My last purchase in the Schoolyard were two issues of the mini-zine "Sad Sex" by artist, Heather Benjamin. Her black and white illustrations of awkward, bloody, hairy and sometimes disturbing portrayals of sex exude the vulnerability, desire, and sometimes darker side of the current discourse surrounding sex-positivity. As messy, gestural and shock provoking as these zines may seem, the larger question becomes how comfortable the viewer really is with such details of sexual pleasure. Benjamin’s execution of these themes, especially in a format that can fit in your pocket, disseminates an honest investigation of sexual power and desire.
Once inside PS1 itself, I picked up an issue of Shifter Magazine, co-edited by Parsons faculty member Sreshta Rit Premnath, appropriately titled “Intimate”. The issue departs from intimacy within the confines of sexual relationships, and focuses on those of “kindship, friendship and neighborliness” through critical texts, visual artworks and interviews.
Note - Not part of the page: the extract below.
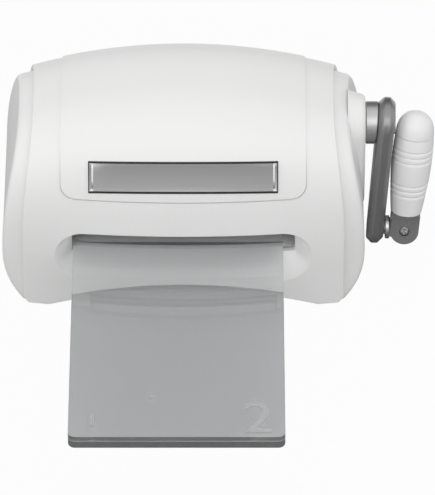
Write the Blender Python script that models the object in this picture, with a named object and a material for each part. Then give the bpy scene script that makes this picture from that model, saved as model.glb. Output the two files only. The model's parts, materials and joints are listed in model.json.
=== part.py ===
"""Hand-cranked die cutting machine with a folding crank and two clear plates between its rollers.

X runs to the operator's right, Y away from the operator and Z up. Everything is modelled round the
point on the bench that lies midway between the side frames and under the roller axes. The housing empty
then puts the origin on the bench in the middle of the machine, plates and handle counted. All sizes are
in metres.
"""
import math

import bmesh
import bpy
from mathutils import Vector

# Clearances shared by all pieces
GAP = 0.0003
RUNNING_GAP = 0.0004
OVERRUN = 0.004
MERGE_DISTANCE = 0.000003
SHARP_ANGLE = math.radians(32)
BEVEL_ANGLE = math.radians(50)
SIDE = {"left": -1, "right": 1}
END = {"front": -1, "rear": 1}

# Cutting plates
PLATE_WIDTH = 0.155
PLATE_LENGTH = 0.290
LOWER_PLATE_THICKNESS = 0.0065
UPPER_PLATE_THICKNESS = 0.0042
PLATE_CORNER_RADIUS = 0.005
PLATE_EDGE_BEVEL = 0.0004
PLATE_REACH = 0.277
PLATE_SHIFT = -0.0040

# Gear train and rollers
GEAR_MODULE = 0.002
PINION_TEETH = 14
ROLLER_GEAR_TEETH = 24
PRESSURE_ANGLE = math.radians(20)
ADDENDUM_SHARE = 0.92
DEDENDUM_SHARE = 1.25
BACKLASH = 0.00035
GEAR_WIDTH = 0.012
GEAR_BORE_STEPS = 12
JOURNAL_RADIUS = 0.006
ROLLER_SIDE_GAP = 0.002
ROLLER_EDGE_BEVEL = 0.0012
ROLLER_TAIL = 0.004
ROLLER_FLOOR_ROOM = 0.0078
ROLLER_STEPS = 24

# Side frames, tie rods and base
PLATE_SIDE_ROOM = 0.013
FRAME_THICKNESS = 0.003
FRAME_FLANGE = 0.014
FRAME_FOOT_HALF = 0.050
FRAME_FOOT_RISE = 0.028
FRAME_WAIST_HALF = 0.036
FRAME_WAIST_Z = 0.096
FRAME_TOP_HALF = 0.034
FRAME_TOP_DROP = 0.021
FRAME_CROWN_RISE = 0.006
FRAME_CROWN_HALF = 0.026
BUSH_WALL = 0.0022
BUSH_FLANGE = 0.0028
BUSH_FLANGE_THICKNESS = 0.0012
TIE_ROD_RADIUS = 0.004
TIE_ROD_NECK_RADIUS = 0.0028
TIE_ROD_HEAD_RADIUS = 0.005
TIE_ROD_HEAD_THICKNESS = 0.002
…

The issue’s content suggests the capability of art to impact the remapping of intimacy beyond private life and into a more social and neighborly sphere.
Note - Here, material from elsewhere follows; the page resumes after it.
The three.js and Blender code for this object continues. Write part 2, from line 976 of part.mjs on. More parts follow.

The examination of alternative forms of intimacy within community, identities, and neighbors, connects to my final purchases from the magazine Girls Like Us. Based in the Netherlands, the publication highlights a community of women contemporary artists, writers, filmmakers and more. Their contributors are cultural producers and subversives, connected through collaborative, creative and social networks that are certainly intimate and embrace a primarily lesbian readership. Queerness is not the deciding factor for inclusion in the magazine, though there is an specific emphasis on the strength and impact of such women (and a larger queer community) on contemporary art. Contributors in the most recent issue include such artists as Emily Roysdon, Katherine Hubbard, and Collier Schorr, among others. To tie in the true community aspect of the group, an interview with noted hairstylist Holli Smith confirms suspicions that yes, a large swath of those “transformative lesbian haircuts” are, in fact, created by the same person. To top it all off, as an addendum to the recent issue, Girls Like Us was slinging a limited edition T-shirt featuring a stark black and white text excerpt from Monique Wittig’s “The Lesbian Body.” Sold!
Despite the true range of artists’ publication at the NYABF, the objects I was most drawn to were not merely accessible forms an artist’s work, but those that spread theories on restructuring and queering that is increasingly present in contemporary art, especially among the DIY and self-publishing set. Certainly zines like Life and Times of Butch Dykes showcase Aquino’s artistic skills and interests, but the series also works to connect historical queer artists and musicians with their contemporary counterparts. Other publications like Sad Sex, Shifter, and Girls Like Us, though varying in form, are an asset to the engagement of art with social theory, philosophy, and transformative social change. This type of dialogue between publications and artists has made events like the NYABF a vital part of social practice, political expression and a sustainable, collaborative venue for artists of many disciplines.